(begin)

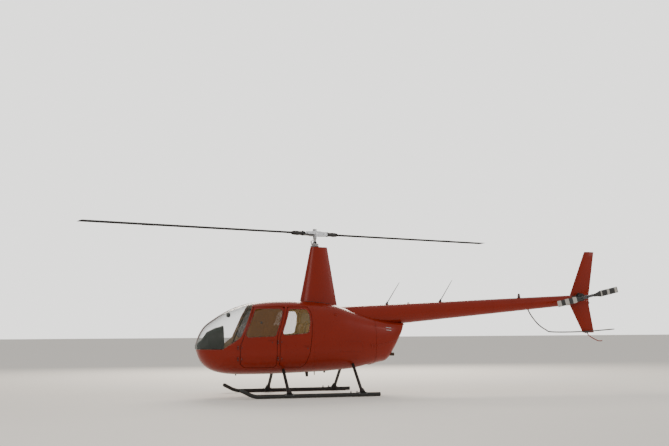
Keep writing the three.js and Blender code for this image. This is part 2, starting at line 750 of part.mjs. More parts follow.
const BELLY_OPENING = { front: 200, rear: 1090, half: 250, low: 300, high: 760 };
const bellyHole = box(
  BELLY_OPENING.front, BELLY_OPENING.rear,
  -BELLY_OPENING.half, BELLY_OPENING.half,
  BELLY_OPENING.low, BELLY_OPENING.high,
);
const rearSpace = (x0, x1) => box(x0, x1, -WIDE, WIDE, 0, FAR);
const bayShell = shell.subtract(grownCone).subtract(tubeWay(CROSS_TUBES.rear));
add(
  "engine_cowl",
  bayShell.intersect(rearSpace(BULKHEAD.front + FIT, COWL_JOINT_X - FIT)).subtract(bellyHole),
  "red",
);
add(
  "tail_cowl",
  bayShell.intersect(rearSpace(COWL_JOINT_X, FAR)).subtract(tailpipe(FIT)),
  "red",
);

// Mast fairing and rotor drive

const FAIRING = [
  // z, front, rear, thickness
  [1600, -355, 475, 290],
  [2912, -92, 253, 130],
];
const fairingRings = FAIRING.map(([z, front, rear, thickness]) =>
  aerofoil(rear - front, thickness, 10).map(([u, v]) => new THREE.Vector3(front + u, v, z)),
);
const [, [FAIRING_TOP]] = FAIRING;
const MAST_BORE = { radius: 31, depth: 240 };
const mastFoot = FAIRING_TOP - MAST_BORE.depth;
const onMast = (z) => [0, 0, z];
add(
  "mast_fairing",
  loft(fairingRings)
    .subtract(grownHull)
    .subtract(grownCone)
    .subtract(rod(onMast(mastFoot), onMast(HUB_TOP_Z), MAST_BORE.radius)),
  "red",
);

// The fixed half stands on the fairing; the turning half above it belongs to the mast
const SWASH = { low: FAIRING_TOP + FIT, split: 2948, top: 2982, radius: 74, neck: 63, gap: 5 };
const fixedRing = rod(onMast(SWASH.low), onMast(SWASH.split - SWASH.gap), SWASH.radius, SWASH.neck, 20);
const mastWay = bar([onMast(mastFoot), onMast(SWASH.top)], MAST_RADIUS + SWASH.gap, 20);
add("swashplate", fixedRing.subtract(mastWay), "steel");

const rotorHead = new THREE.Group();
rotorHead.rotation.z = radians(ROTOR_AZIMUTH);
aircraft.add(rotorHead);

const TONGUE = { long: 34, wide: 26, low: 3080 };
const PIN_RADIUS = 11;
const LINKS = { x: 60, y: 52, radius: 7, top: 3114, foot: 0.8, low: SWASH.split + 8 };
let mast = bar([onMast(mastFoot + FIT), onMast(TONGUE.low + LAP)], MAST_RADIUS, 20)
  .add(bar([onMast(SWASH.split), onMast(SWASH.top)], SWASH.radius, 20))
  .add(box(-TONGUE.long, TONGUE.long, -TONGUE.wide, TONGUE.wide, TONGUE.low, HUB_TOP_Z));
for (const side of [-1, 1]) {
  const [x, y] = [side * LINKS.x, side * LINKS.y];
  const foot = [x * LINKS.foot, y * LINKS.foot, LINKS.low];
  mast = mast.add(rod(foot, [x, y, LINKS.top], LINKS.radius, LINKS.radius, 8));
}
const pinHole = PIN_RADIUS + FIT;
mast = mast.subtract(rod([0, -MAST_RADIUS, TEETER_Z], [0, MAST_RADIUS, TEETER_Z], pinHole, pinHole, 16));
add("mast", mast, "steel", rotorHead);

const teeter = new THREE.Group();
teeter.position.z = TEETER_Z;
teeter.rotation.y = -radians(TEETER_TILT);
rotorHead.add(teeter);

const HUB = { long: 285, wide: 58, low: -48, high: 52, slotLong: 92, slotWide: 31, pin: 72 };
const hub = box(-HUB.long, HUB.long, -HUB.wide, HUB.wide, HUB.low, HUB.high)
  .subtract(box(-HUB.slotLong, HUB.slotLong, -HUB.slotWide, HUB.slotWide, 2 * HUB.low, 2 * HUB.high))
  .add(rod([0, -HUB.pin, 0], [0, HUB.pin, 0], PIN_RADIUS, PIN_RADIUS, 16));
add("rotor_hub", hub, "steel", teeter);

// Blade sections from the root out: radius, chord, thickness
const BLADE = [
  [520, 150, 44],
  [760, BLADE_CHORD, BLADE_THICKNESS],
  [4990, BLADE_CHORD, BLADE_THICKNESS],
  [ROTOR_RADIUS, BLADE_CHORD * 0.93, BLADE_THICKNESS * 0.7],
];
const bladeRings = BLADE.map(([radius, chord, thickness]) =>
  aerofoil(chord, thickness).map(([u, v]) => new THREE.Vector3(radius, chord * 0.5 - u, v)),
);
const CUFF = { start: HUB.long + FIT, end: 560, radius: 47, endRadius: 38 };
const cuff = rod([CUFF.start, 0, 0], [CUFF.end, 0, 0], CUFF.radius, CUFF.endRadius);
const blade = loft(bladeRings).add(cuff);
for (const [number, turn] of [[1, 180], [2, 0]]) {
  const mesh = add(`main_blade_${number}`, blade, "charcoal", teeter);
  mesh.rotation.z = radians(turn);
}

// Tail end: gearbox, tail rotor and fins

const FIN = { y: 86, thickness: 50, split: 1860, foot: 1165 };
const GEARBOX = { front: CONE.rear + FIT, left: -95, right: 60, radius: 84 };
const INPUT_BELL = { radius: 92, endRadius: 66, endZ: TAIL_ROTOR.z - 20 };
const SHAFT_HOUSING = { end: -262, radius: 44, endRadius: 38 };
const onGearAxis = (y, z = TAIL_ROTOR.z) => [TAIL_ROTOR.x, y, z];
const bellFoot = [GEARBOX.front, 0, CONE.rearZ];
const inputBell = rod(bellFoot, onGearAxis(0, INPUT_BELL.endZ), INPUT_BELL.radius, INPUT_BELL.endRadius, 24);
const gearbox = rod(onGearAxis(GEARBOX.left), onGearAxis(GEARBOX.right), GEARBOX.radius, GEARBOX.radius, 24)
  .add(inputBell)
  .add(rod(onGearAxis(0), onGearAxis(SHAFT_HOUSING.end), SHAFT_HOUSING.radius, SHAFT_HOUSING.endRadius))
  .intersect(box(GEARBOX.front, GUARD_END_X, -WIDE, GEARBOX.right, 0, FAR));
add("tail_gearbox", gearbox, "black");

const tailHead = new THREE.Group();
tailHead.position.set(TAIL_ROTOR.x, TAIL_ROTOR.y, TAIL_ROTOR.z);
tailHead.rotation.y = -radians(TAIL_ROTOR.lift);
aircraft.add(tailHead);
const shaftStart = SHAFT_HOUSING.end - FIT - TAIL_ROTOR.y;
const TAIL_HUB = { long: 120, half: 17, bolt: 30, cap: -38, shaft: 20, ringStart: 45, ringEnd: 62, ring: 46 };
const tailHub = rod([0, shaftStart, 0], [0, TAIL_HUB.cap, 0], TAIL_HUB.shaft)
  .add(box(-TAIL_HUB.long, TAIL_HUB.long, -TAIL_HUB.half, TAIL_HUB.half, -TAIL_HUB.bolt, TAIL_HUB.bolt))
  .add(rod([0, TAIL_HUB.ringStart, 0], [0, TAIL_HUB.ringEnd, 0], TAIL_HUB.ring));
add("tail_rotor_hub", tailHub, "steel", tailHead);
const TAIL_BLADE = [
  // radius, chord, thickness
  [130, 62, 22],
  [210, 78, 20],
  [300, TAIL_ROTOR.chord, 17],
  [TAIL_ROTOR.radius, TAIL_ROTOR.chord, 14],
];
const tailBladeRings = TAIL_BLADE.map(([radius, chord, thickness]) =>
  aerofoil(chord, thickness).map(([u, v]) => new THREE.Vector3(radius, v, chord * 0.5 - u)),
);
const SHANK_END = 180;
const shank = rod([TAIL_HUB.long + FIT, 0, 0], [SHANK_END, 0, 0], TAIL_HUB.half);
const tailBlade = loft(tailBladeRings).add(shank);
for (const [number, turn] of [[1, 0], [2, 180]]) {
  const mesh = add(`tail_blade_${number}`, tailBlade, "black", tailHead);
  mesh.rotation.y = radians(turn);
}

// Fins: height, front, rear, thickness
const UPPER_FIN = [
  [FIN.split, 5697, 6157, FIN.thickness],
  [1970, 5697, 6157, FIN.thickness],
  [2923, 6086, 6318, 26],
];
const LOWER_FIN = [
  [FIN.foot, 5979, 6252, 28],
  [1748, 5697, 6156, FIN.thickness],
  [FIN.split - FIT, 5697, 6157, FIN.thickness],
];
const fin = (rows) =>
  loft(
    rows.map(([z, front, rear, thickness]) =>
      aerofoil(rear - front, thickness).map(([u, v]) => new THREE.Vector3(front + u, FIN.y + v, z)),
    ),
  );
const finFree = box(CONE.rear, GUARD_END_X, GEARBOX.right + FIT, WIDE, 0, FAR);
add("upper_fin", fin(UPPER_FIN).intersect(finFree), "red");
add("lower_fin", fin(LOWER_FIN).intersect(finFree), "red");

// Stabiliser on the right: distance out, front, rear, thickness
const STABILISER = [
  [FIN.y, 5735, 6065, 44],
  [860, 5790, 6065, 30],
];
const STABILISER_Z = 1905;
const [[, finFront, finRear]] = UPPER_FIN;
const grownFins = loft(
  [STABILISER_Z - FIN.thickness, STABILISER_Z + FIN.thickness].map((z) =>
    aerofoil(finRear - finFront, FIN.thickness).map(
      ([u, v]) => new THREE.Vector3(finFront + u, FIN.y + v + (v > 0 ? FIT : 0), z),
    ),
  ),
);
const stabiliser = loft(
  STABILISER.map(([y, front, rear, thickness]) =>
    aerofoil(rear - front, thickness).map(([u, v]) => new THREE.Vector3(front + u, y, STABILISER_Z + v)),
  ),
).subtract(grownFins).intersect(box(CONE.rear, GUARD_END_X, FIN.y + 1, WIDE, 0, FAR));
add("stabiliser", stabiliser, "red");

// Tail rotor guard and tail skid

const GUARD_RADIUS = 13;
const GUARD_PATH = [
  // x, z
  [4620, 1735],
  [4680, 1610],
  [4755, 1494],
  [4886, 1347],
  [5059, 1232],
  [5220, 1187],
  [5912, 1190],
  [GUARD_END_X, 1240],
];
// The bracket reaches from the tube to the lower fin's foot
const BRACKET = { front: 6020, rear: 6060, low: FIN.foot - 8, high: FIN.foot - FIT, half: 8, top: 1198 };
const guard = bar(GUARD_PATH.map(([x, z]) => [x, 0, z]), GUARD_RADIUS, 10)
  .add(box(BRACKET.front, BRACKET.rear, 0, FIN.y - 1, BRACKET.low, BRACKET.high))
  .add(box(BRACKET.front, BRACKET.rear, -BRACKET.half, BRACKET.half, BRACKET.low, BRACKET.top))
  .subtract(grownCone);
add("tail_guard", guard, "black");

const TAIL_SKID_RADIUS = 11;
const TAIL_SKID = [
  // x, z
  [6084, 1180],
  [6100, 1140],
  [6150, 1088],
  [6335, 995],
  [6446, 990],
];
const belowFin = box(CONE.rear, GUARD_END_X, -WIDE, WIDE, 0, FIN.foot - FIT);
const tailSkid = bar(TAIL_SKID.map(([x, z]) => [x, FIN.y, z]), TAIL_SKID_RADIUS, 10).intersect(belowFin);
add("tail_skid", tailSkid, "red");

// Aerials and beacon on the tailcone: foot, tip
const AERIALS = [
  ["aerial_front", 1494, 1781, 2221],
  ["aerial_rear", 2655, 2943, 2278],
];
const AERIAL_FOOT = { sunk: 15, height: 60, lean: 26, radius: 36, neck: 11 };
const WHIP = { radius: 8, tip: 4 };
const coneTop = (x) => coneAt(x).z + coneAt(x).radius;
for (const [name, x, tipX, tipZ] of AERIALS) {
  const low = [x, 0, coneTop(x) - AERIAL_FOOT.sunk];
  const neck = [x + AERIAL_FOOT.lean, 0, coneTop(x) + AERIAL_FOOT.height];
  const foot = rod(low, neck, AERIAL_FOOT.radius, AERIAL_FOOT.neck, 12);
  const whip = rod([x, 0, coneTop(x)], [tipX, 0, tipZ], WHIP.radius, WHIP.tip, 8);
  add(name, foot.add(whip).subtract(grownCone), "black");
}
const BEACON = { x: 4451, radius: 34, tip: 20, top: 2003, sunk: 20 };
const beacon = rod(
  [BEACON.x, 0, coneTop(BEACON.x) - BEACON.sunk],
  [BEACON.x, 0, BEACON.top],
  BEACON.radius,
  BEACON.tip,
);
add("beacon", beacon.subtract(grownCone), "black");

export default helicopter;
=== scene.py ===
"""Looks of a light four-seat helicopter parked on its skids.

Metres, +X towards the tail, +Y to the pilot's right, +Z up, the ground at z = 0. Shapes are worked
out from the mast's axis, and moved to the frame's own x when a piece is made.
"""
import math

import bpy
import numpy as np
from mathutils import Matrix, Vector
from mathutils.bvhtree import BVHTree


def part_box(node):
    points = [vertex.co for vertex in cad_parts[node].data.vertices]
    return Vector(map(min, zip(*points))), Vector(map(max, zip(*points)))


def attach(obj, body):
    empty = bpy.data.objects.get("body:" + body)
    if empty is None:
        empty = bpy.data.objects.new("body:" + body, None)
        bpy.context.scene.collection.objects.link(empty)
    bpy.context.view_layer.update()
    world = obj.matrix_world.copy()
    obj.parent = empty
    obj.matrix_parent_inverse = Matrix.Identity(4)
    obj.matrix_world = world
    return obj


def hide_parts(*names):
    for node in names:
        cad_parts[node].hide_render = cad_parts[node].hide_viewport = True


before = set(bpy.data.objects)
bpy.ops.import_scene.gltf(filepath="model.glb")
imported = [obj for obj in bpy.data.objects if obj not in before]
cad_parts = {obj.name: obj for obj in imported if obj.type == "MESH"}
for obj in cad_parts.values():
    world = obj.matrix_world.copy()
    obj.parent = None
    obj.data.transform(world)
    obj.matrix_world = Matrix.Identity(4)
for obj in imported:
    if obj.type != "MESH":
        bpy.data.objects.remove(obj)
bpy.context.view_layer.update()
mast_low, mast_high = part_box("mast")
MAST_X = (mast_low.x + mast_high.x) / 2

# Camera: place from the mast's foot, and angles in degrees
CAMERA_PLACE = (-4.450, -18.071, 1.161)
CAMERA_AZIMUTH = -15.063
CAMERA_ELEVATION = -6.856  # below the horizon, so it looks up
CAMERA_ROLL = -0.416
CAMERA_LENS = 50.0


def make_camera():
    """The camera stands at the photograph's place and looks along its fitted direction."""
    azimuth, elevation, roll = (math.radians(a) for a in (CAMERA_AZIMUTH, CAMERA_ELEVATION, CAMERA_ROLL))
    forward = Vector((
        -math.sin(azimuth) * math.cos(elevation),
        math.cos(azimuth) * math.cos(elevation),
        -math.sin(elevation),
    ))
    level = Vector((math.cos(azimuth), math.sin(azimuth), 0))
    above = level.cross(forward)
    right = level * math.cos(roll) + above * math.sin(roll)
    up = above * math.cos(roll) - level * math.sin(roll)
    data = bpy.data.cameras.new("camera")
    data.lens = CAMERA_LENS
    data.sensor_width = 36.0
    data.clip_end = 500
    camera = bpy.data.objects.new("camera", data)
    bpy.context.scene.collection.objects.link(camera)
    turn = Matrix((right, up, -forward)).transposed().to_4x4()
    camera.matrix_world = Matrix.Translation(Vector(CAMERA_PLACE) + Vector((MAST_X, 0, 0))) @ turn
    bpy.context.scene.camera = camera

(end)

**AIM:**
Out of the data above, set down the lines from the one with "tailcone: foot, tip" to the one with "bpy.context.scene.collection.objects.link(empty)", both included, exactly as written and with no additions.

**REPLY TO THE EXERCISE:**
// Aerials and beacon on the tailcone: foot, tip
const AERIALS = [
  ["aerial_front", 1494, 1781, 2221],
  ["aerial_rear", 2655, 2943, 2278],
];
const AERIAL_FOOT = { sunk: 15, height: 60, lean: 26, radius: 36, neck: 11 };
const WHIP = { radius: 8, tip: 4 };
const coneTop = (x) => coneAt(x).z + coneAt(x).radius;
for (const [name, x, tipX, tipZ] of AERIALS) {
  const low = [x, 0, coneTop(x) - AERIAL_FOOT.sunk];
  const neck = [x + AERIAL_FOOT.lean, 0, coneTop(x) + AERIAL_FOOT.height];
  const foot = rod(low, neck, AERIAL_FOOT.radius, AERIAL_FOOT.neck, 12);
  const whip = rod([x, 0, coneTop(x)], [tipX, 0, tipZ], WHIP.radius, WHIP.tip, 8);
  add(name, foot.add(whip).subtract(grownCone), "black");
}
const BEACON = { x: 4451, radius: 34, tip: 20, top: 2003, sunk: 20 };
const beacon = rod(
  [BEACON.x, 0, coneTop(BEACON.x) - BEACON.sunk],
  [BEACON.x, 0, BEACON.top],
  BEACON.radius,
  BEACON.tip,
);
add("beacon", beacon.subtract(grownCone), "black");

export default helicopter;
=== scene.py ===
"""Looks of a light four-seat helicopter parked on its skids.

Metres, +X towards the tail, +Y to the pilot's right, +Z up, the ground at z = 0. Shapes are worked
out from the mast's axis, and moved to the frame's own x when a piece is made.
"""
import math

import bpy
import numpy as np
from mathutils import Matrix, Vector
from mathutils.bvhtree import BVHTree


def part_box(node):
    points = [vertex.co for vertex in cad_parts[node].data.vertices]
    return Vector(map(min, zip(*points))), Vector(map(max, zip(*points)))


def attach(obj, body):
    empty = bpy.data.objects.get("body:" + body)
    if empty is None:
        empty = bpy.data.objects.new("body:" + body, None)
        bpy.context.scene.collection.objects.link(empty)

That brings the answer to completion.